Dubrovnik Croatia Old City

You’ll be thankful for the towering city walls letting you know that, while you’re not so certain where exactly the “You Are Here” circle might be placed on your map, you’re still well inside of Old Town, and once you find a church or a bell tower you will be on your way.

Dubrovnik Croatia

You can get comfortably lost here, as you search for a wifi hotspot or an air-conditioned bar. Instead you’ll find yourself in someone else’s garden patio or tucked away on a basketball court overlooking the rocky beach. There’s no need to worry—the ocean’s salty breezes will be there to reassure you that this city has withstood much more than teeming crowds of tourists and hungry merchants pushing their wares. The friendly faces and upward-looking awe of everyone around you remind us visitors that it’s not all buying, selling, photographing, or hunting for the right glass-bottom boat to take you to the next offshore island.
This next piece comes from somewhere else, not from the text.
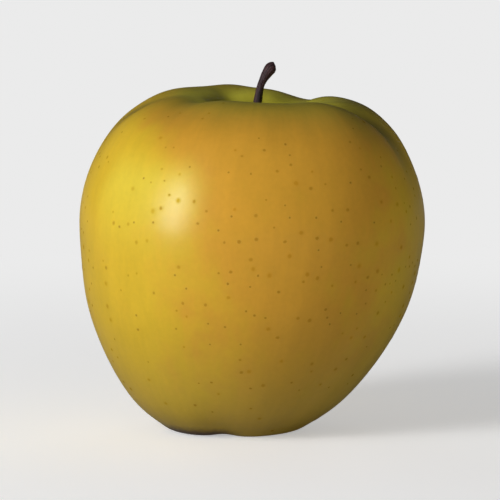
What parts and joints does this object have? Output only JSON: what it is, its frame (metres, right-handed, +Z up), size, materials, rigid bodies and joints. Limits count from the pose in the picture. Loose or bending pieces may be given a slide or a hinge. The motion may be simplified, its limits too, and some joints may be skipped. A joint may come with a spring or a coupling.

Dubrovnik Croatia Old City

It’s Dubrovnik’s subtle charm—the ladders on the sides of shoreline rocks, perfectly placed for an impromptu swim; the climbing staircases and dead-end paths that lead to abandoned archways or hidden coves, seemingly designed for lovers sneaking away from the watchful eyes of passersby; the sneaky cats that sulk in shade and graze the smaller side streets—that we’ve really come to see.

Dubrovnik Croatia Old City

And in every darkened corner or concealed space, you’ll find that there’s an extra place for you in the Old Town’s extensive history of protection. Centuries have passed, and this ornate fortress is still here to offer you respite from whatever present invaders you might find sailing up to your shores.